Typical of most Anti-Federalists, and more specifically Civic Republicans, there is a burning desire, or yearning for participation in government. Therefore, representation must be adequate enough to provide for an expanding populace. Anti-Federalists argue against Federalists by claiming without such widespread participation, representation would cease to exist in the amount that it should. Without a close connection between citizens and their delegates, government would become deficient in supplying people with welfare. “To produce these essential requisites, the representation ought to be fair, equal, and sufficiently numerous, to possess the same interests, feelings, opinions, and views, which the people themselves would possess…” (The Anti-Federalists, 16). Similarly, as Moneyball suggests, Billy Beane’s yearning to participate, or rather compete, is exemplified by his relationship with his daughter.

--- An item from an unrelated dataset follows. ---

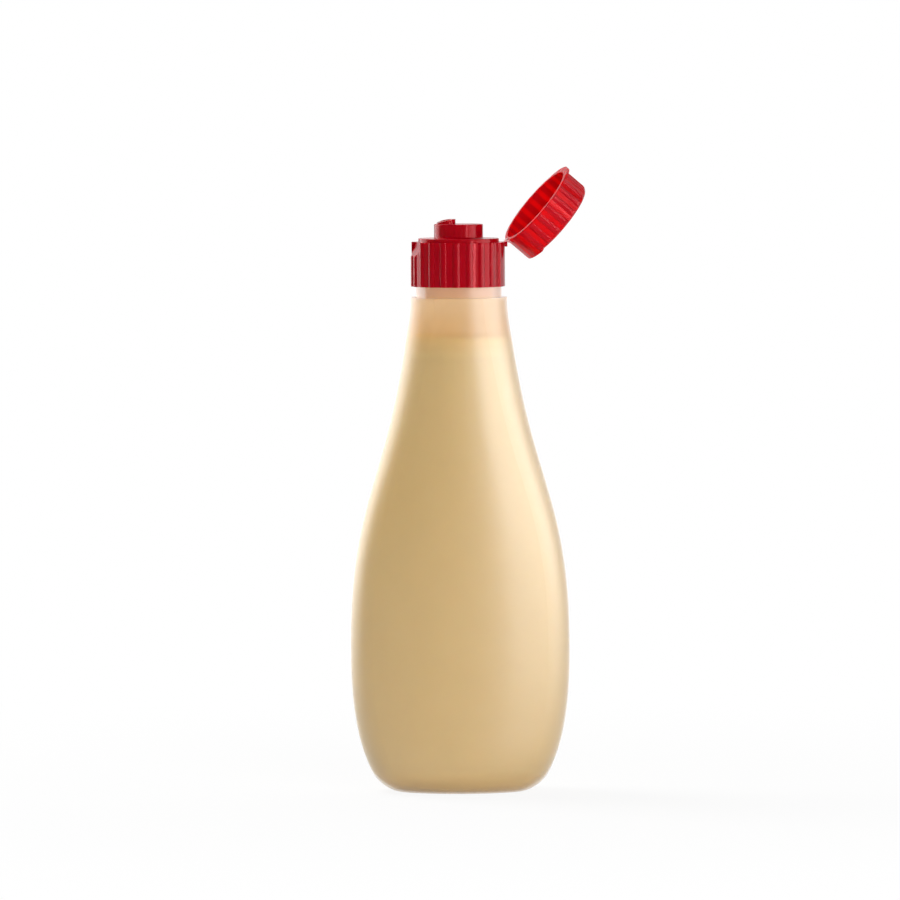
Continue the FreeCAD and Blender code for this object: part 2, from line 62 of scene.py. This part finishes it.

Having skipped college for the big leagues, the audience will be exposed to Beane’s passion to keep his job so that he could provide for his child. Baseball, being a sport of unpredictability, and at times instability, provides no safety net for Beane and his family. Undoubtedly, Beane’s hunger to compete with the wealthiest of teams parallels the Anti-Federalists yearning for participation in government.
Furthermore, like the innovative management techniques used by the 2002 Oakland Athletics, the anti-Federalists proposed that an original bit – the Bill of Rights – be added to the Constitution. Professional baseball is notorious for being “one of the most tradition-bound businesses in America…”. Beane and the 2002 Oakland Athletics forever changed the game of baseball by completely altering the way in which management had traditionally operated. Teams began to use statistical research to scout for players in contrast to basic, instinctive nature. Beane had successfully redefined what was needed to be efficient in a very disproportionate market.
The Anti-Federalists, unique in their own right, had also forever changed the foundation of the United States. While being one of the few winning arguments to the Anti-Federalist ideology, the Bill of Rights reconfirmed, in writing, the civil liberties of the people. The Bill of Rights was necessary in “ascertaining and fundamentally establishing those inalienable rights of men…” (The Anti-Federalists, 16). And as my peer Andrew Haddad alludes to in his blog, this would aspect of the Anti-Federalist ideology would fall under the third part of Morone’s Democratic Wish – “new political institutions being created to accommodate the popular response” (Haddad, 9/26/11).
The United States Constitution, while one of the oldest written frameworks in the world, was influenced by many European philosophies and ideas. Likewise, the Constitution has also influenced many nations worldwide to adapt written frameworks of their own. However, the Bill of Rights, as promoted by the Anti-Federalists, is an innovative institution in its own right. It is tremendously unique in that it takes into account the liberties of the people it intends to provide for. Like Beane and the Athletics, the Anti-Federalists forever changed “the way in which the game is played”.